The Rev. Anna Doherty, Assisting Priest
Nineteenth Sunday after Pentecost
It never ceases to amaze me how sometimes the lectionary, just magically seems to fit the season of the year. How else can you explain why, as we prepare to kickoff stewardship season in a few weeks, we hear from Jesus about the proverbial “camel and the eye of a needle”? A text that deals so directly with the issue of personal wealth and giving seems perfect for stewardship season.
But, the truth is, this isn’t always such a welcome thing to hear. Clearly, Jesus’ message isn’t so welcome for the wealthy man in this morning’s gospel, who goes away shocked and grieving. For those of us who have sufficient financial resources, in fact, it can be not only shocking, but also a scary thing to hear. “Children, how hard it is to enter the kingdom of God! It is easier for a camel to go through the eye of a needle than for someone who is rich to enter the kingdom of God.”
In fact, every time I hear Jesus say this, I feel convicted. The truth is, by the standards of much of the rest of the world, and even by the standards of many living right here in Milwaukee, most of us are rich indeed. Most of us have places to live, and don’t have to worry about adequately feeding ourselves and our families. Most of us can afford things like the cost of education, travel, medical attention. If we are open and honest with ourselves, I think most of us would acknowledge that we likely fall into Jesus’ understanding of “someone who is rich.” We’re not so different from the man with many possessions who we hear about this morning.
But the thing I think we tend to loose sight of in this morning’s gospel, is that Jesus loves this man. In fact, the text says that, despite knowing the man’s attachment to his wealth, “Jesus, looking at him, loved him.” And Jesus loves us too.
The truth is that we, as Christians, are asked to give of our wealth to God and to others. We cannot just keep it for ourselves. But, as we hear in this morning’s gospel, the key to that giving is not out of condemnation, a sense of superiority, or guilt. The key to that giving is love.
This is perhaps best illustrated by an example. About a year ago, I read a New York Times article online that completely changed my understanding of financial giving. Ironically, the article was loosely about Paris Hilton, one of the wealthiest people in popular culture. The article began by discussing the Hilton heir’s many foibles, escapades and superficialities. Such as her bright pink sports car, her tendency to accessorize her pets and her recent run-in with the law.
The point of the article was that we are so often shocked by the seemingly ludicrous actions of the über-wealthy, because the majority of us have to prioritize and weigh our spending in ways the ultra-rich do not.
In other words, what we spend our money on reflects the things we most value and appreciate. As a result, our spending can help us to define for ourselves what is most important to us. Those, like Miss Hilton, who don’t need to prioritize their spending because of their immense wealth, may also lack a sense of what they most deeply value, what is most important to them. They may lack the moral compass the rest of us have.

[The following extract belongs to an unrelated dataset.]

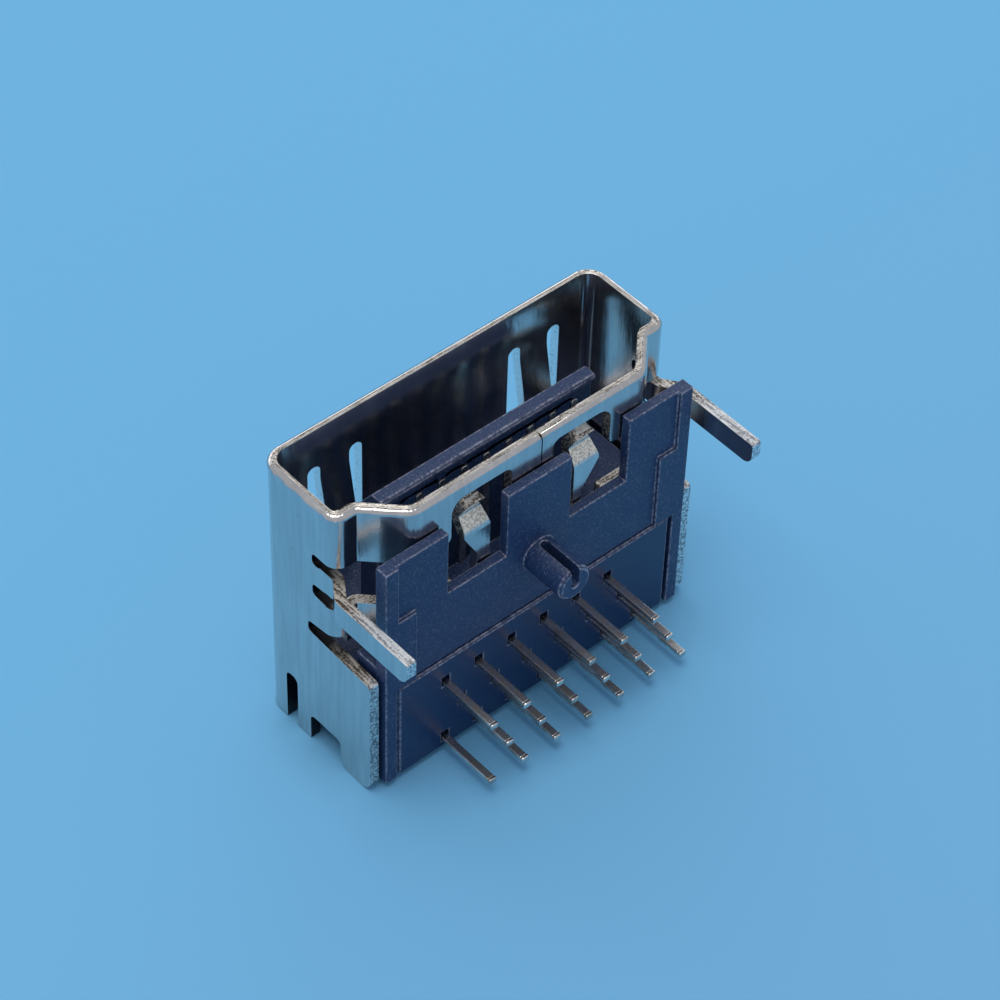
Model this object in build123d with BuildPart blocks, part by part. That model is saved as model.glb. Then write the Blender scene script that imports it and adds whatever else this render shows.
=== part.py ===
from build123d import *
import os

os.makedirs("parts", exist_ok=True)

# A vertical board socket for digital video.
# The mouth looks up and the tails leave towards the circuit board at the negative Y side.
# Depths are measured down from the rim and reaches from the wide wall's inner face to the board.

# Overall sizes
plate_bottom = 7.4
rear_depth = 4.85
floor_rise = 0.4
mouth_depth = plate_bottom - floor_rise
height = plate_bottom + rear_depth
sheet = 0.4
flare = 0.05
flare_depth = 0.6
rim_round = 0.16
rim_spread = flare * (flare_depth - rim_round) / flare_depth
tail_reach = 8.08
wall_y = (tail_reach - sheet - rim_spread) / 2
overcut = 0.3
fit_gap = 0.05

# Shell mouth, inside sizes
mouth_half = 7.0
mouth_height = 4.55
shelf_reach = 3.2
shelf_step = 0.675
shelf_half = mouth_half - shelf_step
slope_run = mouth_height - shelf_reach
narrow_half = shelf_half - slope_run
wide_bend = 0.4
shelf_bend = 0.15
slope_bend = 0.5

# Belts of the shell
strap_top = 4.5
strap_bottom = 6.1
belt_bottom = 2.42
seam_x = 0.4
seam_width = 0.05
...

Whether or not you agree with the premise of the article, here’s what I discovered from reading it. For those of us who have the means to spend money beyond the most basic of necessities, we spend money on what we most value and appreciate. We give to what we love.
If we spend money on a college education, it’s because we value the experience of learning and we appreciate the benefits that learning can give us. If we spend money on family activities, it’s because spending time with family is important to us, as is making sure our loved ones are well-cared for. And, if we spend money on our churches and on the ministry of Christ in the world, it’s because we value that work and ministry. It is because that work is vitally, critically, and morally important to us.
Giving of our wealth to the work of God in the world, is a way of giving expression to our appreciation and love of that work. It’s an act of faith, an expression of love. Because of God’s love, we want to help bring about God’s kingdom here on earth, in whatever way we can.
And this, I think, is really the point of this morning’s gospel lesson. Jesus talks openly about the complicated nature of giving. Giving of our financial resources is an important moral decision that shouldn’t be ignored. And Jesus acknowledges that it is difficult. Why else would Jesus love the wealthy man who comes to him, even as that man fails to give as completely as he can? But Jesus also acknowledges that giving should be an expression of our love for God and for the world. It can’t be ignored.
But, just as giving is an expression of our love, so too do we receive the benefits of love. We are loved by God and receive the benefits of God’s presence in our lives. We live in hope and in faith because, as Jesus says in this morning’s gospel, “for God, all things are possible.”
I want you to know, that as I prepare in these next few weeks to take leave of you all at St. Paul’s and begin ministry at St. Aidan’s Episcopal Church in Hartford, that I have, during my time here, very much felt the expression and the giving of your love. You are loving people. You have welcomed me into your midst with hospitality and care. You have offered me a spiritual home and been a tremendous source of support and encouragement. You truly do give of your love and offer that love to God and to others. Thank you all very much for the love you’ve shown me. Thank you all very much for the love you’ve shown to other people. And may God continue to teach us all to love and give as generously as God does.